The Grand Budapest Hotel (2014)

If I go to the movies to see a film on its first week of release, you can safely bet that it is one that I have been looking forward to with great expectations. You can also be pretty sure that it is unlikely to become a box-office champion blockbuster. Such is the case with the above new film from the winsome auteur director Wes Anderson. He burst on to the scene with the rising cult film "Bottle Rocket" at the ripe old age of 25 twenty years ago and has been consistently delighting, albeit small portions of the cinema audience, ever since with a dazzling variety of increasingly mature and idiosyncratic movies. This film opened the recent Berlin Film Festival and is now making the rounds, but it is still more akin to an art-house product than a potential fan-boy smash hit.

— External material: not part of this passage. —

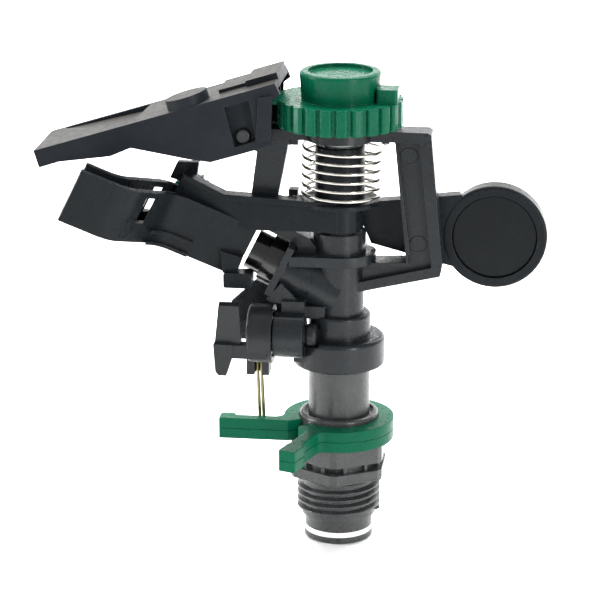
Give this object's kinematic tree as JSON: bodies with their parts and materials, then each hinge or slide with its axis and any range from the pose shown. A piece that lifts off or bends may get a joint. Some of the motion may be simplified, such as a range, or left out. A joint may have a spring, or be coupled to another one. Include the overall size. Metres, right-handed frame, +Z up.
{
  "type": "impact sprinkler head",
  "caption": "Plastic impact sprinkler head with swinging hammer arm, trip lever, friction collars, deflector flap and distance knob.",
  "frame": {"origin": "on the swivel axis, at the shoulder under the hexagon where the riser stops", "axes": "+Z up along the swivel axis, the jet leaves towards -X, the arm swings out towards -Y"},
  "size_m": [0.1248, 0.0447, 0.1201],
  "materials": {
    "nipple_plastic": "moulded, satin",
    "body_plastic": "moulded, satin",
    "arm_plastic": "moulded, satin",
    "flap_plastic": "moulded, satin",
    "lever_plastic": "moulded, satin",
    "cover_plastic": "moulded, satin",
    "pin_plastic": "moulded, satin",
    "nozzle_black": "moulded, glossy",
    "collar_green": "moulded, satin",
    "knob_green": "moulded, satin",
    "white_nylon": "moulded, satin",
    "black_rubber": "moulded",
    "stainless_wire": "drawn wire",
    "stainless_pin": "turned",
    "brass_wire": "drawn spring wire, dulled"
  },
  "bodies": {
    "base": {"threaded_nipple": "nipple_plastic", "seal_washer": "black_rubber", "spring_washer": "white_nylon", "bearing_spring": "stainless_wire"},
    "lower_collar": {"lower_friction_collar": "collar_green"},
    "upper_collar": {"upper_friction_collar": "collar_green"},
    "body": {"sprinkler_body": "body_plastic", "swivel_tube": "nipple_plastic", "wear_washer": "white_nylon", "nozzle": "nozzle_black", "nozzle_seal": "black_rubber", "fulcrum_pin": "stainless_pin", "arm_spring": "stainless_wire", "snap_spring": "stainless_wire", "flap_hinge_pin": "pin_plastic"},
    "arm": {"hammer_arm": "arm_plastic", "lower_arm_bush": "white_nylon", "upper_arm_bush": "white_nylon", "counterweight_slug": "stainless_pin", "counterweight_cover": "cover_plastic"},
    "breaker": {"jet_breaker": "knob_green"},
    "knob": {"distance_knob": "knob_green"},
    "flap": {"deflector_flap": "flap_plastic"},
    "trip": {"trip_lever": "lever_plastic", "trip_wire": "brass_wire"}
  },
  "joints": [
    {"name": "body_spin", "type": "hinge", "parent": "base", "child": "body", "pos_m": [0, 0, 0], "axis": [0, 0, 1], "range_deg": [-280, 0]},
    {"name": "lower_collar_turn", "type": "hinge", "parent": "base", "child": "lower_collar", "pos_m": [0, 0, 0.0117], "axis": [0, 0, 1], "continuous": true},
    {"name": "upper_collar_turn", "type": "hinge", "parent": "base", "child": "upper_collar", "pos_m": [0, 0, 0.0144], "axis": [0, 0, 1], "continuous": true},
    {"name": "arm_swing", "type": "hinge", "parent": "body", "child": "arm", "pos_m": [0, 0, 0.07], "axis": [0, 0, 1], "range_deg": [0, 100], "stiffness_Nm_per_rad": 0.004, "springref_deg": -45.84, "deforming": ["arm_spring"]},
    {"name": "jet_breaker_turn", "type": "hinge", "parent": "arm", "child": "breaker", "pos_m": [-0.0374, 0, 0.0709], "axis": [0, 1, 0], "range_deg": [0, 90]},
    {"name": "knob_turn", "type": "hinge", "parent": "body", "child": "knob", "pos_m": [0, 0, 0.09], "axis": [0, 0, 1], "range_deg": [0, 120]},
    {"name": "flap_tilt", "type": "hinge", "parent": "body", "child": "flap", "pos_m": [-0.0226, 0, 0.088], "axis": [0, 1, 0], "range_deg": [0, 10]},
    {"name": "trip_flip", "type": "hinge", "parent": "body", "child": "trip", "pos_m": [-0.012, -0.0085, 0.0382], "axis": [1, 0, 0], "range_deg": [-31, 0], "deforming": ["trip_wire", "snap_spring"]}
  ],
  "couplings": [
    {"joint": "flap_tilt", "follows": "knob_turn", "ratio": 0.08333}
  ]
}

It thoroughly deserves the generally splendid reviews it has been garnering, but one critic whose opinions I often share dismissed it as mildly entertaining but too 'twee'. Now to my mind that adjective categorises the film as some sort of chocolate box and kittens childish affair, which is really akin to a negative review. This is far from the case as Anderson has indulged his love of the absurd by creating a fantasy Neverland, full of (yes) pink palaces, cut-out landscapes, and a sprawling rococo schloss. Set in a mythical Eastern European country akin to Ruritania and inspired by the quirky tales of the Austrian writer Stefan Zweig, we travel between various time frames. Much of the action is set in 1932 as Europe braces itself for the coming inevitable war, but we also visit the approximate present and the mid-sixties. At that point the once very grand hotel has shrunk to a run-down Communist pension, although still existing in the shadow of good times and high living now departed, and it is here that the young writer (Jude Law) questions the hotel's shadowy owner (F. Murray Abraham) as to how he came to own the now decaying  property. 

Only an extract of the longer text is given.